On Saturday last, I should have made a deacon in Salisbury Cathedral, a place I love, the antepenultimate milestone in a journey to fulfil a call to priesthood in the church of God that I began, depending on how one counts it, either six, ten, or twenty-two years ago. I first went to see the Director of Ordinands for the Diocese of Connor and joined the Fellowship of Vocation there in September 1998. I often find it useful to date moments in my life by the pop songs on the radio at the time; the UK Number 1 single then was, with delicious irony, T-Spoon’s Sex on the Beach. That really was a long time ago now.
Having been formally licensed as a lay worker in the parish of St John with St Mary, Devizes, by the Bishop of Salisbury via videoconference on Sunday I am, however, a curate if not a cleric, an officially licensed tender of God’s garden of souls at a time when churches have not held public worship for more than three months, when public health regulations have quite correctly banned visiting the army of lonely and isolated people in their own homes. Hundreds of others have had their ordinations similarly delayed, and are experiencing similar uncertainties. For me, a journey towards ordained ministry that often involved being told that I was an awkward person on the edge leads to a public ministry that begins in a virus-ravaged world that sits on the edge of… who knows what?
Wikipedia tells me that in anthropology, liminality (from the Latin word limen, meaning ‘a threshold’) is the quality of ambiguity or disorientation that occurs in the middle stage of a rite of passage, when participants no longer hold their pre-ritual status but have not yet begun the transition to the status they will hold when the rite is complete. Liminality is terribly fashionable in the Church at the moment; I have not always found it to be a pleasant or rewarding place to inhabit. It is, however, the state in which the whole world waits for a new order to emerge, groaning for better but often in trepidation of worse.

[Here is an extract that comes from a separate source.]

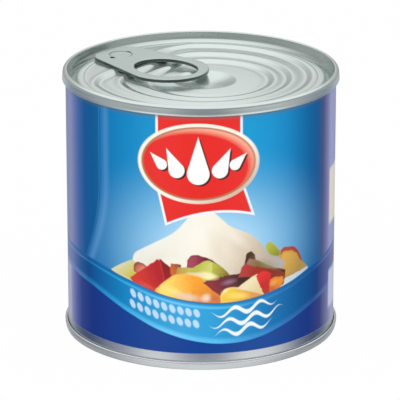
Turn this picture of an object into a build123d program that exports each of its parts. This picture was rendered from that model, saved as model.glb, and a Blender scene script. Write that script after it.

Liminal time exists in the cracks in our lives and the cracks in the life of the world that lie between the passing of the old and the coming of the new. Of course, there are other ways of looking at the world, ways that emphasize the continuities rather than the discontinuities. Emphasising the continuities that lie across all breaks in human experience seems to have been the most modish approach of late. Understandings that emphasize continuity bring richness and insight, for each of us always remains himself and all of us always remain human. Like all perspectives, however, these are limited. Just as a photographer will choose his perspective depending on the time of day and year, weather conditions, subject matter, and the like, sometimes we must consciously open ourselves to new viewpoints on ourselves and our world.
In times of stability, we gain insight from perspectives that emphasize continuity and similarity; in liminal time, we gain insight from acknowledging that great sea-changes do occur every once in a while. There are indeed Damascene events that forever divide things into before and after. Usually, they occur only once the old order has exhausted itself. The conventional way of understanding the original Damascene moment seems to presume that Saul was shaken out of deeply held convictions by the blinding light that is Truth; I think that presumes too much, for it was already hard for Saul to kick against the pricks. For the most part, a crisis merely crystallises and brings into sharper focus elements that were already present. The old ways had already become a source of discord and discomfort to Saul, yet he seems to have remained trapped within those frameworks, perhaps because he saw no alternative to them but a sort of internal anarchy. In that, Saul is something of an everyman, for rare indeed is the courage to discard what is worn out before there is something already in existence to replace it with. It takes profound humility to acknowledge the transience of most of what we take for granted, to admit that the only open paths lead to unknown destinations by winding routes.
Yet it is only through courageously and humbly accepting that the old things are gone that we can be of full use to God in creating the new. The former things were already passing; it does us no good to deny not only how much we shall need to learn but also how much we shall need to unlearn. If we grasp the nettle and admit things are broken before we know how to fix them, then we are suddenly open to serving God in ways that were hitherto literally unimaginable. Those who embrace liminal space, despite the sense of emptiness and oddness that accompanies people who inhabit it, enjoy a rare interval of deep freedom to imagine and help midwife new ways of living and being.
The Christian who wishes to thrive in liminal space must anchor himself in firm hope in Christ and His promises, and in that hope seek to discern how God is calling them to contribute to building the Kingdom; for the Kingdom is eternal precisely because it always being made new. Discernment in a time of uncertainty is inevitably a matter of risks, openness to short-term failure, and frequent bewilderment; for only through that can God grant us the moments of dreaming or vision that are his typical way-pointers to new life. Often these are fleeting and otherworldly, yet of Damascene implications if embraced; like the image of a cathedral in golden evening sun that forms in a puddle for a few minutes before passing, yet reveals a beauty that forever changes the way we look at the building.